In a telephone interview, Lee acknowledged that his budget reflects a sizable raise.

He said the raise would bring him in line with the new road agent who was hired in town, and that it makes sense based on his qualifications and experience.

He currently makes about $17.50 per hour.

The board has recommended a standard 2 percent wage increase for the chief and other hourly employees in town, with the exception of highway department staff because the board recently reviewed those positions.

Marsh acknowledged that some other town positions are due for pay-scale reviews.

The Selectboard and the chief may also butt heads on an OHRV ordinance that is on the warrant, which would allow off-road vehicles to travel on town roads between May 23 and Nov. 3. Drivers must follow the rules of the road, including “the normal traffic patterns, speed limits and other regulations,” the ordinance that was drafted by the town’s attorney states.

But Lee said the proposed ordinance “isn’t enforceable” because it is vague, so he has proposed his own draft ordinance. His outlines a maximum speed limit and touches on topics that he said could undermine town functions, among many other things.

“If you are going to have an ordinance, it has got to be enforceable. I am the one who would have to take these people to court,” Lee said, adding that he is “100 percent neutral” on whether the town adopts an OHRV ordinance. “But there is no teeth to theirs.”

However, Marsh said the town’s proposed OHRV ordinance is drafted in accordance with state law and “is done in order to keep it simple and keep it so that it is not confusing.” The OHRV article is non-binding.

Voters also will be asked to put money into three capital reserve funds: $25,000 into highway equipment, $4,000 into the town revaluation and $33,000 for bridges.

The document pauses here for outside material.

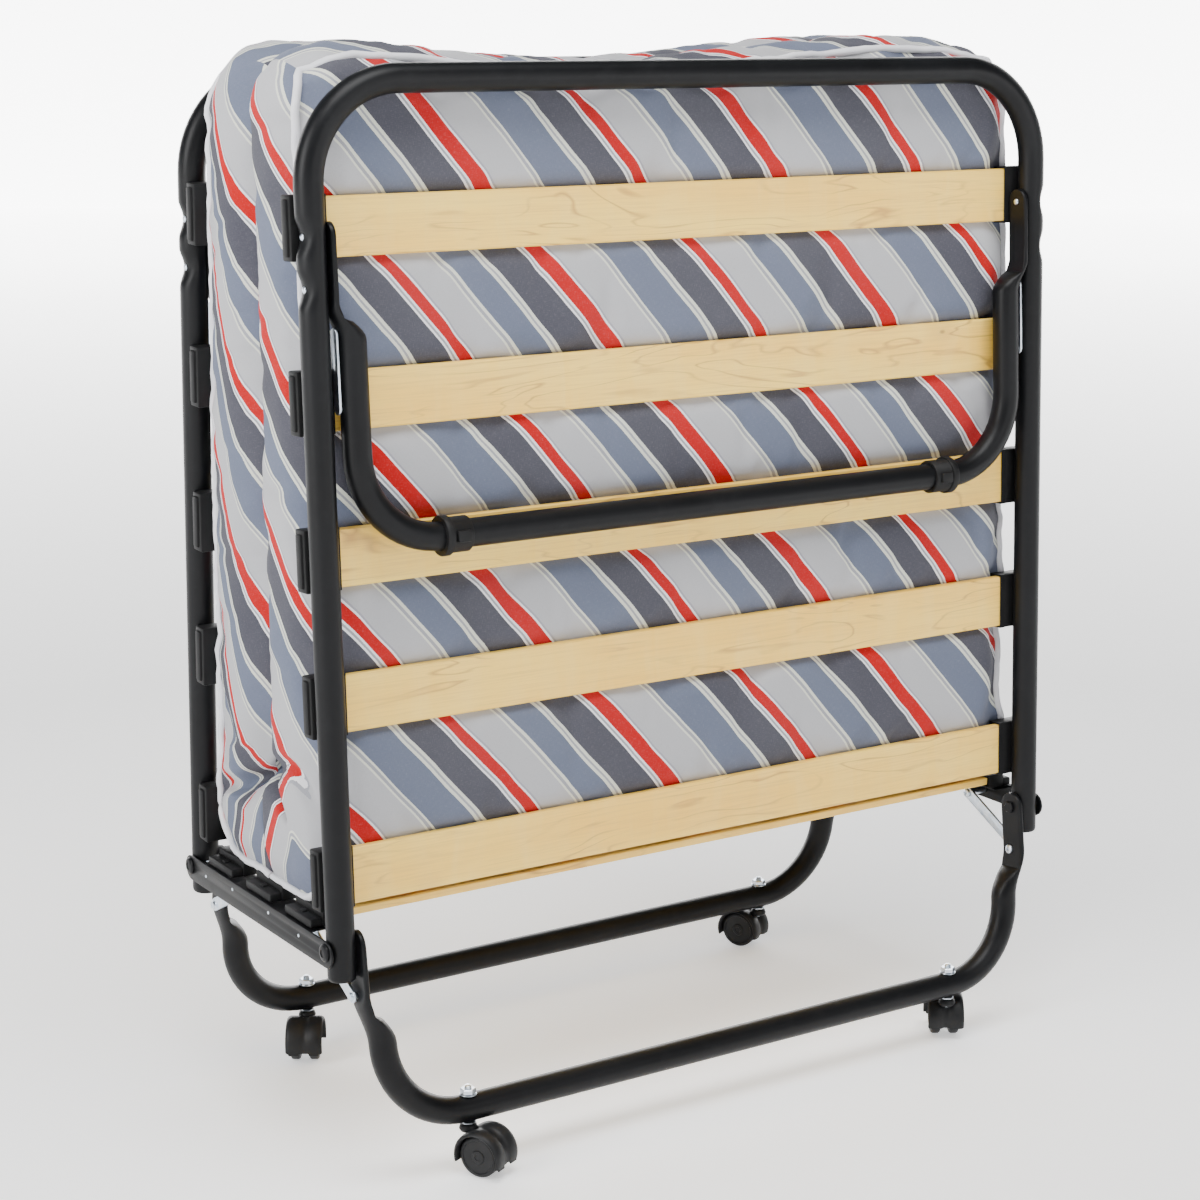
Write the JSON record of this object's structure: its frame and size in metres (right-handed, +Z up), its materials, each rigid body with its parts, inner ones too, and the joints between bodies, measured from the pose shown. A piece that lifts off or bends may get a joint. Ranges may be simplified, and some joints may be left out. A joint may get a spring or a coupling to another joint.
{
  "type": "rollaway bed",
  "caption": "Folding bed on casters: tubular steel sections with wooden slats fold up around a striped mattress and swing-out end legs.",
  "frame": {"origin": "centre of the footprint at floor level, with the bed folded up", "axes": "+Z up; +X along the bed's width; -Y towards the head section; the hinge axes are parallel to X"},
  "size_m": [0.8102, 0.408, 0.978],
  "materials": {
    "black_steel": "satin black powder coat",
    "birch": "clear lacquered birch ply slats",
    "zinc": "bright zinc plate, slightly blue",
    "black_plastic": "moulded black plastic",
    "mattress_cover": "woven cotton with grey, blue-grey and red diagonal stripes"
  },
  "bodies": {
    "middle_section": {"side_rail_left": "black_steel", "side_rail_right": "black_steel", "middle_slat_1": "birch", "middle_slat_2": "birch", "middle_slat_3": "birch", "mattress_middle": "mattress_cover", "caster_leg_head": "black_steel", "hinge_bolt_head_left": "black_steel", "leg_stay_head_left": "zinc", "caster_stem_head_left": "zinc", "hinge_bolt_head_right": "black_steel", "leg_stay_head_right": "zinc", "caster_stem_head_right": "zinc", "caster_leg_foot": "black_steel", "hinge_bolt_foot_left": "black_steel", "leg_stay_foot_left": "zinc", "caster_stem_foot_left": "zinc", "hinge_bolt_foot_right": "black_steel", "leg_stay_foot_right": "zinc", "caster_stem_foot_right": "zinc"},
    "head_section": {"head_frame": "black_steel", "head_slat_1": "birch", "head_slat_2": "birch", "head_slat_3": "birch", "head_slat_4": "birch", "head_slat_5": "birch", "mattress_head": "mattress_cover", "head_leg_rivet_left": "zinc", "head_leg_rivet_right": "zinc"},
    "head_legs": {"head_end_leg": "black_steel", "head_sleeve_left": "black_plastic", "head_sleeve_right": "black_plastic", "head_slide_stay_left": "zinc", "head_slide_stay_right": "zinc"},
    "foot_section": {"foot_frame": "black_steel", "foot_slat_1": "birch", "foot_slat_2": "birch", "foot_slat_3": "birch", "foot_slat_4": "birch", "foot_slat_5": "birch", "mattress_foot": "mattress_cover", "foot_leg_rivet_left": "zinc", "foot_leg_rivet_right": "zinc"},
    "foot_legs": {"foot_end_leg": "black_steel", "foot_sleeve_left": "black_plastic", "foot_sleeve_right": "black_plastic", "foot_slide_stay_left": "zinc", "foot_slide_stay_right": "zinc"},
    "caster_head_left": {"caster_hood_head_left": "black_plastic"},
    "wheel_head_left_a": {"caster_wheel_head_left_a": "black_plastic"},
    "wheel_head_left_b": {"caster_wheel_head_left_b": "black_plastic"},
    "caster_head_right": {"caster_hood_head_right": "black_plastic"},
    "wheel_head_right_a": {"caster_wheel_head_right_a": "black_plastic"},
    "wheel_head_right_b": {"caster_wheel_head_right_b": "black_plastic"},
    "caster_foot_left": {"caster_hood_foot_left": "black_plastic"},
    "wheel_foot_left_a": {"caster_wheel_foot_left_a": "black_plastic"},
    "wheel_foot_left_b": {"caster_wheel_foot_left_b": "black_plastic"},
    "caster_foot_right": {"caster_hood_foot_right": "black_plastic"},
    "wheel_foot_right_a": {"caster_wheel_foot_right_a": "black_plastic"},
    "wheel_foot_right_b": {"caster_wheel_foot_right_b": "black_plastic"}
  },
  "joints": [
    {"name": "head_fold", "type": "hinge", "parent": "middle_section", "child": "head_section", "pos_m": [0, -0.139, 0.222], "axis": [1, 0, 0], "range_deg": [0, 92.2]},
    {"name": "head_leg_swing", "type": "hinge", "parent": "head_section", "child": "head_legs", "pos_m": [0, -0.1158, 0.82595], "axis": [-1, 0, 0], "range_deg": [0, 125]},
    {"name": "foot_fold", "type": "hinge", "parent": "middle_section", "child": "foot_section", "pos_m": [0, 0.139, 0.222], "axis": [-1, 0, 0], "range_deg": [0, 92.2]},
    {"name": "foot_leg_swing", "type": "hinge", "parent": "foot_section", "child": "foot_legs", "pos_m": [0, 0.1158, 0.82595], "axis": [1, 0, 0], "range_deg": [0, 125]},
    {"name": "caster_swivel_head_left", "type": "hinge", "parent": "middle_section", "child": "caster_head_left", "pos_m": [-0.276, -0.1595, 0.03], "axis": [0, 0, 1], "continuous": true},
    {"name": "wheel_spin_head_left_a", "type": "hinge", "parent": "caster_head_left", "child": "wheel_head_left_a", "pos_m": [-0.26774, -0.17549, 0.019], "axis": [0.8884, 0.4592, 0], "continuous": true},
    {"name": "wheel_spin_head_left_b", "type": "hinge", "parent": "caster_head_left", "child": "wheel_head_left_b", "pos_m": [-0.26774, -0.17549, 0.019], "axis": [0.8884, 0.4592, 0], "continuous": true},
    {"name": "caster_swivel_head_right", "type": "hinge", "parent": "middle_section", "child": "caster_head_right", "pos_m": [0.276, -0.1595, 0.03], "axis": [0, 0, 1], "continuous": true},
    {"name": "wheel_spin_head_right_a", "type": "hinge", "parent": "caster_head_right", "child": "wheel_head_right_a", "pos_m": [0.28573, -0.14436, 0.019], "axis": [-0.8412, 0.5408, 0], "continuous": true},
    {"name": "wheel_spin_head_right_b", "type": "hinge", "parent": "caster_head_right", "child": "wheel_head_right_b", "pos_m": [0.28573, -0.14436, 0.019], "axis": [-0.8412, 0.5408, 0], "continuous": true},
    {"name": "caster_swivel_foot_left", "type": "hinge", "parent": "middle_section", "child": "caster_foot_left", "pos_m": [-0.276, 0.1595, 0.03], "axis": [0, 0, 1], "continuous": true},
    {"name": "wheel_spin_foot_left_a", "type": "hinge", "parent": "caster_foot_left", "child": "wheel_foot_left_a", "pos_m": [-0.28573, 0.14436, 0.019], "axis": [0.8412, -0.5408, 0], "continuous": true},
    {"name": "wheel_spin_foot_left_b", "type": "hinge", "parent": "caster_foot_left", "child": "wheel_foot_left_b", "pos_m": [-0.28573, 0.14436, 0.019], "axis": [0.8412, -0.5408, 0], "continuous": true},
    {"name": "caster_swivel_foot_right", "type": "hinge", "parent": "middle_section", "child": "caster_foot_right", "pos_m": [0.276, 0.1595, 0.03], "axis": [0, 0, 1], "continuous": true},
    {"name": "wheel_spin_foot_right_a", "type": "hinge", "parent": "caster_foot_right", "child": "wheel_foot_right_a", "pos_m": [0.26774, 0.17549, 0.019], "axis": [-0.8884, -0.4592, 0], "continuous": true},
    {"name": "wheel_spin_foot_right_b", "type": "hinge", "parent": "caster_foot_right", "child": "wheel_foot_right_b", "pos_m": [0.26774, 0.17549, 0.019], "axis": [-0.8884, -0.4592, 0], "continuous": true}
  ]
}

In addition, the town seeks to replace the highway garage roof. The $17,500 project would be funded from interest earned on the Henry J. Sawyer Memorial Fund and the Ruger Memorial Fund.

The town also will ask for approval to start repairs on a portion of Pine Hill Road from the intersection of Indian Point Road to the entrance of the public beach, according to the warrant.

Of the $45,000 project, $39,000 is slated to come from a highway block grant, with the remaining $6,000 coming from taxation.

The current total tax rate in Croydon is $15.42 per $1,000 of assessed value, or about $3,855 annually on a $250,000 home. (The current municipal rate is $3.99, the county rate is $2.75, the local education rate is $6.45 and the state education rate is $2.23.)

There are two contested races on the ballot.

Three people are vying for a seat on the Selectboard that is currently held by James Harding, who is not seeking re-election. Gary Quimby, Joseph Marko and Cathy Peschke will square off for the three-year seat.